Assassin’s Creed Valhalla: Wrath Of The Druids
Dying on the hill of Tara
After Viking-ing across England to build alliances, Eivor has earned a break. That means travelling to Ireland to help your cousin Bárid, the King Of Dublin, forge a new alliance (by forging more alliances for Ireland’s newly appointed High King). It’s more, but doesn’t touch Valhalla’s best moments.
Served with a new map, you can venture across the mostly green (sometimes boggy) vistas of Dublin, Ulster, Meath, and Connacht. Functionally, they all act as one narrative region. You can choose when to jump in from the main game, but this is aimed at higher-level players, especially when it comes to new side-content battles. Fortunately, gear can be carried back and forth across the Irish Sea.
If you’ve come expecting an adventure that delves into arcane rituals you’ll be disappointed. The titular wrath is pretty indirect in the main storyline, and everything you do to help out these kings is weirdly above board. Valhalla was over-concerned with the problems of those who rule as it was. Here, Eivor protects kings at coronations, has to find a “king pass” to be granted audience, and scrambles around for deeds to trading posts. Truly, paperwork is an assassin’s greatest adversary.
A few interesting characters, such as poet Ciara and merchant Azar, offer glimmers of interest before being mostly sidelined. You never really have time to explore what’s going on with them beyond the odd brief mission – and that’s when the narrative isn’t grinding to a halt to thrust you into its new boring messenger pigeon contracts tasking you with killing some generic enemy or stealing something, or asking you to assassinate a member of the new Order equivalent The Children Of Danu, or getting you to secure a trading post.
TINY CAUSEWAY
Malaise bleeds through into side-content. Each region has its share of Wealth, Artefacts, and Mysteries to stumble upon, but all the Mysteries are iterations on previously existing challenges like combat arenas or cairn stacking, with no bespoke events (such as collecting viper eggs for that farting lady in the main game). Don’t expect much tongue-in-cheek humour.

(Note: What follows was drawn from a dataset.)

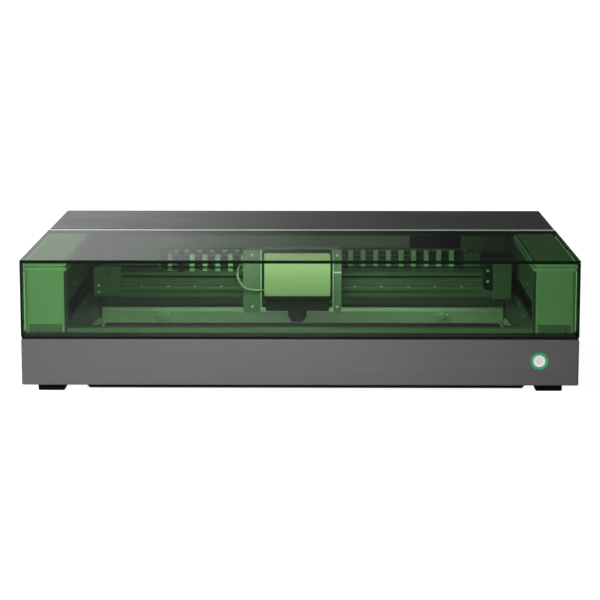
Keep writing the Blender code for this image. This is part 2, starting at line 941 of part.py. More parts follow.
def chain_tray():
    low, skin = BEAM_Z[1] + GAP, 2.0
    outline = [
        (292.2, low),
        (366, low),
        (366, 130),
        (364.6, 130),
        (364.6, low + skin),
        (292.2, low + skin),
    ]
    tray = extruded("chain_tray", "X", (-311, 273), [outline], BLACK_ANODISED)
    anchor = (CHAIN_FIXED_END + GAP, 272)
    join(tray, box("chain_anchor", anchor, (343, 363), (low + 1, 149)))


def notched(start, stop, depth, step):
    """One long side of the chain's outline, with a notch where two links meet."""
    way = 1 if stop > start else -1
    width, points = 3.0, [(start, depth)]
    count = int(abs(stop - start) / CHAIN_PITCH)
    for i in range(1, count + 1):
        a = start + way * (i * CHAIN_PITCH - width)
        b = start + way * i * CHAIN_PITCH
        points += [(a, depth), (a, depth + step), (b, depth + step), (b, depth)]
    if abs(points[-1][0] - stop) > 0.5:
        points.append((stop, depth))
    return points


def drag_chain():
    half = CHAIN_WIDE / 2
    middle = (CHAIN_FRONT + CHAIN_REAR) / 2
    bend = (CHAIN_REAR - CHAIN_FRONT) / 2
    steps = 16
    turn = [math.pi * i / steps for i in range(1, steps)]
    outer = [
        (CHAIN_BEND_X - (bend + half) * math.sin(t), middle - (bend + half) * math.cos(t))
        for t in turn
    ]
    inner = [
        (CHAIN_BEND_X - (bend - half) * math.sin(t), middle + (bend - half) * math.cos(t))
        for t in turn
    ]
    outline = (
        notched(CHAIN_MOVING_END, CHAIN_BEND_X, CHAIN_FRONT - half, 1.5)
        + outer
        + notched(CHAIN_BEND_X, CHAIN_FIXED_END, CHAIN_REAR + half, -1.5)
        + [(CHAIN_FIXED_END, CHAIN_REAR - half), (CHAIN_BEND_X, CHAIN_REAR - half)]
        + inner
        + [(CHAIN_BEND_X, CHAIN_FRONT + half), (CHAIN_MOVING_END, CHAIN_FRONT + half)]
    )
    extruded("drag_chain", "Z", CHAIN_Z, [outline], BLACK_PLASTIC)


# ------------------------------------------------------------------ laser head


def head_frame():
    """The back plate with its two cheeks, the rail carriage and what is bolted to them."""
    frame = box(
        "head_frame", (HEAD_LEFT + 0.5, HEAD_RIGHT - 0.5), (277, 281.5), (84, 164.5), LINER_GREY
    )
    skin, front, back = 2.5, 246.0, 278.0
    left = [
        (HEAD_LEFT, front),
        (-59, front),
        (-59, front + skin),
        (HEAD_LEFT + skin, front + skin),
        (HEAD_LEFT + skin, back),
        (HEAD_LEFT, back),
    ]
    right = [
        (46.5, front),
        (HEAD_RIGHT, front),
        (HEAD_RIGHT, back),
        (HEAD_RIGHT - skin, back),
        (HEAD_RIGHT - skin, front + skin),
        (46.5, front + skin),
    ]
    join(
        frame,
        extruded("cheek_left", "Z", (71, 165), [left]),
        extruded("cheek_right", "Z", (71, 165), [right]),
        box("shelf_left", (-85, -60), (247, 272), (71.5, 75)),
        box("shelf_right", (47, 58), (247, 272), (71.5, 75)),
        rod("lift_rod", "Z", (*ROD_AT, 117), 2.5, 86, segments=20),
        extruded("rail_carriage", "X", (-50, 34), [carriage_outline()]),
        box("belt_clamp", (-20, 4), (281, 291.2), (119.9, 132.1)),
        box("chain_clip", (CHAIN_MOVING_END + GAP, -60), (281, 312), (135.5, 151)),
    )


def carriage_outline():
    """A block that wraps the X rail, as (depth, height)."""
    front, groove, back = 281.0, 285.7, 291.4
    return [
        (front, 91),
        (back, 91),
        (back, 97.7),
        (groove, 97.7),
        (groove, 110.3),
        (back, 110.3),
        (back, 117),
        (front, 117),
    ]


def lift_drive():
    x, depth = SCREW_AT
    motor = box("lift_motor", (x - 10, x + 10), (depth - 10, depth + 10), (140, 163), BLACK_ANODISED)
    bevel(motor, 1.5, 1)
    rod("lead_screw", "Z", (x, depth, 107.5), 3.0, 64, STEEL, segments=20)


def laser_module():
    x, depth, z = MODULE_X, MODULE_DEPTH, MODULE_Z
    case = box("module_case", x, depth, z, WHITE_PLASTIC)
    bevel(case, 2.0)
    skin = 2.7
    inside = box(
        "cut_module",
        (x[0] + skin, x[1] - skin),
        (depth[0] + skin, depth[1] + 5),
        (z[0] - 5, z[1] - skin),
    )
    cut(case, inside, rod("cut_vent", "Z", (LENS_X, LENS_DEPTH, z[1]), 14.5, 20))
    guide_x, guide_depth = SCREW_AT
    rod_x, rod_depth = ROD_AT
    nut = (guide_depth - 8, guide_depth + 8)
    join(
        case,
        box("lift_nut", (guide_x - 7, x[0] + 1), nut, (100, 112)),
        box("lift_slide", (x[1] - 1, 56.5), (rod_depth - 6, rod_depth + 6), (120, 132)),
    )
    cut(
        case,
        rod("cut_nut", "Z", (guide_x, guide_depth, 106), 3.3, 20, segments=20),
        rod("cut_slide", "Z", (rod_x, rod_depth, 126), 2.8, 20, segments=20),
    )
    front = box(
        "module_front",
        (x[0] + 1, x[1] - 1),
        (depth[0] - 3.3, depth[0] - GAP),
        (z[0] + 1, z[1] - 1),
        WHITE_PLASTIC,
    )
    bevel(front, 1.0)


def laser_core():
    """The dark lower block, the finned heat sink on it and the nozzle under it."""
    block = box("laser_core", (-52.7, 41), (241, 274), (74, 91.7), DARK_PAINT)
    bevel(block, 1.5)
    nozzle = [(14, 75), (14, 64), (9, 56), (4, 56), (4, 75)]
    place = (LENS_X, LENS_DEPTH, 0)
    join(
        block,
        turned("nozzle", "Z", place, nozzle, None, 32, closed=True),
        box("fin_root", (-50, 38), (268, 273.2), (90, 148)),
    )
    fins, first, pitch, thick = 10, -48.0, 9.2, 2.5
    for i in range(fins):
        left = first + i * pitch
        join(block, box(f"fin_{i}", (left, left + thick), (246, 269), (89.5, 147)))


def module_fan():
    x, depth, z = LENS_X, LENS_DEPTH, 155.0
    rotor = rod("module_fan", "Z", (x, depth, z), 5.5, 7, BLACK_PLASTIC, segments=20)
    blades = 5
    for i in range(blades):
        blade = box(
            f"module_blade_{i}",
            (x - 13.2, x - 4),
            (depth - 3.5, depth + 3.5),
            (z - 0.6, z + 0.6),
            pivot=(x, depth, z),
        )
        blade.matrix_world = (
            Matrix.Translation(blade.location)
            @ Matrix.Rotation(2 * math.pi * i / blades, 4, "Z")
            @ Matrix.Rotation(math.radians(28), 4, "X")
        )
        join(rotor, blade)


def air_hose():
    """A soft tube from the chain's end to the left side of the module."""
    route = [
        (-90, 291.5, 138),
        (-92, 277, 137),
        (-94, 262, 132),
        (-94, 249, 124),
        (-90, 242, 116),
        (-83, 240.5, 109),
        (-74, 241, 106),
        (-66, 242.5, 105.2),
        (-56.4, 244.5, 105),
    ]
    curve = bpy.data.curves.new("air_hose", "CURVE")
    curve.dimensions = "3D"
    curve.bevel_depth = 0.0016
    curve.bevel_resolution = 2
    curve.use_fill_caps = True
    spline = curve.splines.new("POLY")
    spline.points.add(len(route) - 1)
    for corner, place in zip(spline.points, route):
        corner.co = (*point(*place), 1)
    hose = bpy.data.objects.new("air_hose", curve)
    PARTS.objects.link(hose)
    paint(hose, BLACK_PLASTIC)


def main():
    base_shell()
    bottom_tray()
    feet()
    lid_seal()
    front_sill()
    work_bed()
    chamber_wall()
    rear_baffle()
    thumb_screws()
    rear_cover()
    exhaust_collar()
    exhaust_fan()
    power_inlet()
    power_switch()
    electronics()
    led_strip()
    power_button()
    panels = lid_panels()
    trim = lid_trim()
    hang("lid_axis", (0, HINGE_DEPTH, HINGE_Z), trim, *panels)
    for side in (-1, 1):
        side_housing(side)
        sensor_plate(side)
        rail_y(side)
        carriage(side)
        belt_y(side)
        idler_y(side)
    shaft_y()
    motor_y()
    gantry_beam()
    rail_x()
    belt_x()
    motor_x()
    chain_tray()
    drag_chain()
    head_frame()
    lift_drive()
    laser_module()
    laser_core()
    module_fan()
    air_hose()


main()
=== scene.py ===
"""Looks of an enclosed desktop laser cutter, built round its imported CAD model.

Lengths in the shape code are millimetres. X runs to the right, "depth" is the
distance behind the front face of the housing, and Z is the height above the
desk. The helper `at` turns them into metres in the frame that the CAD shares.
"""

import math

import bmesh
import bpy
from mathutils import Matrix, Vector


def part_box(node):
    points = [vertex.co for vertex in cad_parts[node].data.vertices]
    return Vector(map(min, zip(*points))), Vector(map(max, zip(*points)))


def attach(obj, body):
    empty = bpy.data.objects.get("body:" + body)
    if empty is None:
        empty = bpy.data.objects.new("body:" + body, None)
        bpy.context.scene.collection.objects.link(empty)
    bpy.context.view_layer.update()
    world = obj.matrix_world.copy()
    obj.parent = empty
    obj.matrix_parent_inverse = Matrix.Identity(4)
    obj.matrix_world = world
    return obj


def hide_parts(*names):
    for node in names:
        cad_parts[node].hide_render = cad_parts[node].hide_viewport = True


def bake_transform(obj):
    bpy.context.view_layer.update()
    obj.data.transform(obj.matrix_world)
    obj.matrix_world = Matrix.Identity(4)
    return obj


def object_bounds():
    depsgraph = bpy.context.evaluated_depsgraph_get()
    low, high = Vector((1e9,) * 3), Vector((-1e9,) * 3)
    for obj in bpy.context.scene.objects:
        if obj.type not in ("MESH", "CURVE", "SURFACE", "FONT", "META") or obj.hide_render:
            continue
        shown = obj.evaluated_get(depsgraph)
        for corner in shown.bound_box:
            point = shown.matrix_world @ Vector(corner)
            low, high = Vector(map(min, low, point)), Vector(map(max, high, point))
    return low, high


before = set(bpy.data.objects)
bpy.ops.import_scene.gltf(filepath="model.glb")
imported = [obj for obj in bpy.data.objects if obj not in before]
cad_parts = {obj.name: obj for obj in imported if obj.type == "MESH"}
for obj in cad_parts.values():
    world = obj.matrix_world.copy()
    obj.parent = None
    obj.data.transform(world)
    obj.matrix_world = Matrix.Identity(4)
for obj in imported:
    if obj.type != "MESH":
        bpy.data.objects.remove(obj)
cad_low, cad_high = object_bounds()

FRONT = cad_low.y
SHARP_ANGLE = math.radians(32)
CLOUD_SCALE = 9.0
MERGE_DISTANCE = 0.00001
# Sides of the larger turned shapes, and of the small ones
ROUND, SMALL_ROUND = 96, 48

TURNS = {
    "X": Matrix.Rotation(math.pi / 2, 4, "Z") @ Matrix.Rotation(math.pi / 2, 4, "X"),
    "Y": Matrix.Rotation(math.pi / 2, 4, "X"),
    "Z": Matrix.Identity(4),
}


def at(x, depth, z):
    return Vector((x / 1000, FRONT + depth / 1000, z / 1000))


def limits(node):
    """A CAD node's box, as (low x, high x), (low depth, high depth), (low z, high z)."""
    low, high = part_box(node)
    return (
        (low.x * 1000, high.x * 1000),
        ((low.y - FRONT) * 1000, (high.y - FRONT) * 1000),
        (low.z * 1000, high.z * 1000),
    )


def centre(node):
    return tuple(sum(pair) / 2 for pair in limits(node))


# ------------------------------------------------------------------ materials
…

When things do kick off, it’s almost always in open combat. There’s little stealthing to do. Valhalla’s crunchy combat remains, but late-game boredom sets in as you can easily dispatch most enemies.
Considering Valhalla is already a massive game, full of missions and quests that most players will never complete, the only people who’ll bother with this are those who simply want more. But what’s disappointing is it’s not more of what you loved, it’s just more of Valhalla’s most mediocre material.